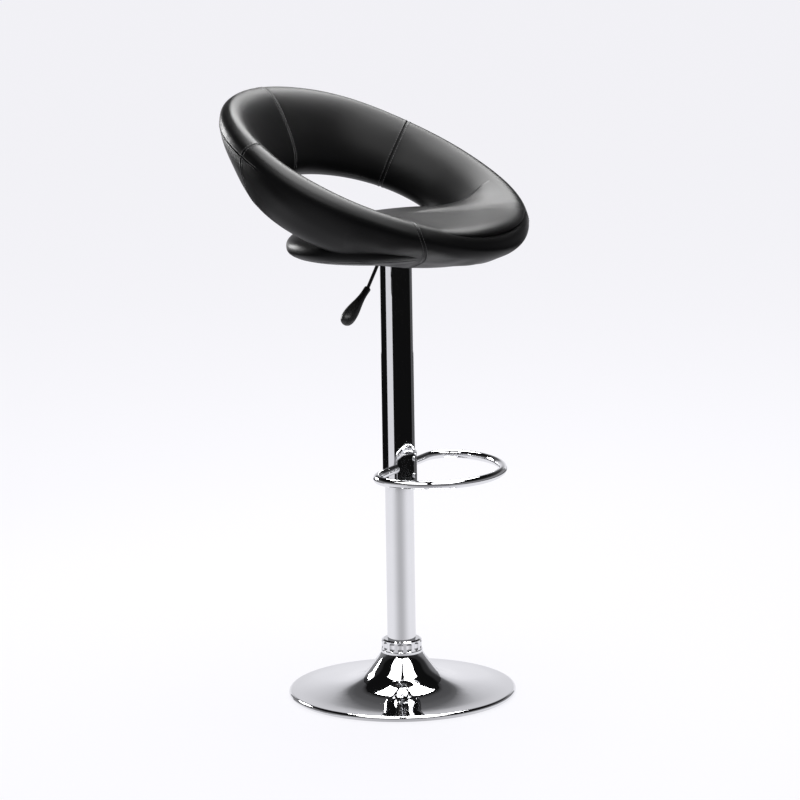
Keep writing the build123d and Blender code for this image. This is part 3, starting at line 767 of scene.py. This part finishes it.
def dress_frame(frame, materials):
    """Gives every CAD node the material of its slot."""
    for row in frame["record"]["subparts"]:
        node = frame["nodes"][row["node"]]
        if not node.material_slots:
            node.data.materials.append(None)
        for place in node.material_slots:
            place.material = materials[row["material_slot"]]


# ---------------------------------------------------------------- studio

NEAR = Vector((CAMERA_PLACE.x, CAMERA_PLACE.y, 0)).normalized()
RIGHT = Vector((-NEAR.y, NEAR.x, 0))


def glow(name, colour, strength):
    """A plain emitting material."""
    material = bpy.data.materials.new(name)
    material.use_nodes = True
    nodes = material.node_tree.nodes
    nodes.clear()
    emission = nodes.new("ShaderNodeEmission")
    emission.inputs["Color"].default_value = (*colour, 1)
    emission.inputs["Strength"].default_value = strength
    output = nodes.new("ShaderNodeOutputMaterial")
    material.node_tree.links.new(emission.outputs["Emission"], output.inputs["Surface"])
    return material


def floor_material():
    """Pale floor that glows a little, so that only a soft shadow shows on it."""
    material = bpy.data.materials.new("studio_floor")
    material.use_nodes = True
    shader = next(n for n in material.node_tree.nodes if n.type == "BSDF_PRINCIPLED")
    shader.inputs["Base Color"].default_value = (*FLOOR_COLOUR, 1)
    shader.inputs["Roughness"].default_value = FLOOR_ROUGH
    shader.inputs["Specular IOR Level"].default_value = 0.0
    shader.inputs["Emission Color"].default_value = (*STUDIO_TINT, 1)
    shader.inputs["Emission Strength"].default_value = FLOOR_GLOW
    return material


def stage_mesh(name, points, faces, material, camera, glossy, diffuse=True, shadow=True):
    """A studio surface, with what kinds of light may meet it."""
    made = new_mesh(name, points, faces, smooth=False)
    made.data.materials.append(material)
    made.visible_camera = camera
    made.visible_glossy = glossy
    made.visible_diffuse = diffuse
    made.visible_shadow = shadow
    return made


def studio_point(right, near, height):
    """A place given to the camera's right, towards the camera and above the floor."""
    return RIGHT * right + NEAR * near + Vector((0, 0, height))


def shine(name, rows, start, end, brightness):
    """A glowing strip round the stool, seen only in reflections.

    Rows are pairs of radius and height. Angles run from the camera towards its right, in degrees, and
    brightness is a function of the angle and the row.
    """
    count = max(2, int(abs(end - start) / 4))
    points, faces, values = [], [], []
    for i in range(count + 1):
        angle = radians(start + (end - start) * i / count)
        for radius, height in rows:
            points.append(studio_point(radius * sin(angle), radius * cos(angle), height))
            values.append(brightness(angle, radius, height))
    width = len(rows)
    for i in range(count):
        for k in range(width - 1):
            low = i * width + k
            faces.append((low, low + 1, low + width + 1, low + width))
    material = glow(name, STUDIO_TINT, 1.0)
    nodes = material.node_tree.nodes
    reader = nodes.new("ShaderNodeAttribute")
    reader.attribute_name = "brightness"
    material.node_tree.links.new(reader.outputs["Fac"], nodes["Emission"].inputs["Strength"])
    made = stage_mesh(name, points, faces, material, False, True, False, False)
    attribute = made.data.attributes.new("brightness", "FLOAT", "POINT")
    attribute.data.foreach_set("value", values)


def area_light(name, place, width, depth, radiance, aim):
    """A soft box of a given brightness, aimed at a point."""
    data = bpy.data.lights.new(name, "AREA")
    data.shape = "RECTANGLE"
    data.size = width
    data.size_y = depth
    data.energy = radiance * pi * width * depth
    made = bpy.data.objects.new(name, data)
    bpy.context.scene.collection.objects.link(made)
    made.location = studio_point(*place)
    made.visible_camera = False
    look = (studio_point(*aim) - made.location).normalized()
    across = RIGHT if abs(look.z) > 0.9 else look.cross(Vector((0, 0, 1))).normalized()
    up = across.cross(look)
    made.matrix_world = Matrix((
        (across.x, up.x, -look.x, made.location.x),
        (across.y, up.y, -look.y, made.location.y),
        (across.z, up.z, -look.z, made.location.z),
        (0, 0, 0, 1)))


def near_floor(angle, radius, height):
    """The floor beside the base: darkest towards the camera."""
    return FLOOR_BRIGHT - FLOOR_DIP * max(0, cos(angle)) ** 3


def steady(value):
    """The same brightness everywhere."""
    def brightness(angle, radius, height):
        return value
    return brightness


def back_wall(angle, radius, height):
    """White low down, then grey, then nearly black."""
    return float(np.interp(height, WALL_HEIGHTS, WALL_VALUES))


def round_wall(angle, radius, height):
    """A dimmer wall further out on the other sides."""
    return ROUND_SHARE * back_wall(angle, radius, height * WALL_RADIUS / radius)


def make_backdrop():
    """The floor and the far walls, which the camera sees."""
    reach = STUDIO_REACH
    square = [(-reach, -reach, 0), (reach, -reach, 0), (reach, reach, 0), (-reach, reach, 0)]
    stage_mesh("studio_floor", square, [(0, 1, 2, 3)], floor_material(), True, False)
    wall = [(x, y, z) for z in (-1, reach) for x, y, _ in square]
    sides = [(0, 1, 5, 4), (1, 2, 6, 5), (2, 3, 7, 6), (3, 0, 4, 7)]
    backdrop = glow("studio_backdrop", STUDIO_TINT, FLOOR_GLOW)
    stage_mesh("studio_walls", wall, sides, backdrop, True, False, False, False)


def make_reflections():
    """The bright floor and walls that only reflections see."""
    shine("shine_floor", [(radius, 0) for radius in FLOOR_RADII], 0, 360, near_floor)
    for name, (inner, outer, start, end, value) in FLOOR_PATCHES.items():
        shine(name, [(inner, 0), (outer, 0)], start, end, steady(value))
    shine("shine_wall", [(WALL_RADIUS, height) for height in WALL_HEIGHTS], 150, 210, back_wall)
    round_rows = [(ROUND_RADIUS, height * ROUND_RADIUS / WALL_RADIUS) for height in WALL_HEIGHTS]
    shine("shine_round", round_rows, 210, 510, round_wall)


def make_world():
    """Almost no light from beyond the studio."""
    world = bpy.data.worlds.new("studio_world")
    bpy.context.scene.world = world
    world.use_nodes = True
    background = world.node_tree.nodes["Background"]
    background.inputs["Color"].default_value = (*WORLD_COLOUR, 1)
    background.inputs["Strength"].default_value = WORLD_STRENGTH


def make_studio():
    """Backdrop, reflections, soft boxes and world."""
    make_backdrop()
    make_reflections()
    for name, setup in SOFT_BOXES.items():
        area_light(name, *setup)
    make_world()


def make_camera():
    """The long-lens camera of the main view."""
    data = bpy.data.cameras.new("camera")
    data.lens = CAMERA_LENS
    data.sensor_width = CAMERA_SENSOR
    data.clip_end = CAMERA_REACH
    camera = bpy.data.objects.new("camera", data)
    bpy.context.scene.collection.objects.link(camera)
    camera.location = CAMERA_PLACE
    aim = RIGHT * CAMERA_AIM_RIGHT + Vector((0, 0, CAMERA_AIM_Z))
    turn = (aim - CAMERA_PLACE).to_track_quat("-Z", "Y").to_matrix()
    camera.rotation_euler = (turn @ Matrix.Rotation(CAMERA_ROLL, 3, "Z")).to_euler()
    bpy.context.scene.camera = camera
    bpy.context.scene.view_settings.view_transform = "Standard"


# ---------------------------------------------------------------- build

def upholster(materials):
    """Puts the finished upholstery in place of the two plain soft solids."""
    ring, points, fine_turn, fine_roll = make_ring()
    ring.data.materials.append(materials["black_leather"])
    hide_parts("back_ring")
    stitches = make_stitches(points, fine_turn, fine_roll)
    stitches.data.materials.append(materials["thread"])
    pad = make_pad(ring)
    pad.data.materials.append(materials["black_leather"])
    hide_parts("seat_pad")
    for piece in (ring, stitches, pad):
        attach(piece, "seat")


def main():
    """Loads the frame, dresses it, upholsters it, and sets up the studio and camera."""
    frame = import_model()
    materials = make_materials()
    dress_frame(frame, materials)
    upholster(materials)
    make_studio()
    make_camera()


main()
──────────────────────────────
Repeat the line containing "frame = import_model()" and all subsequent lines through the final line of the data, exactly and with no others.

    frame = import_model()
    materials = make_materials()
    dress_frame(frame, materials)
    upholster(materials)
    make_studio()
    make_camera()


main()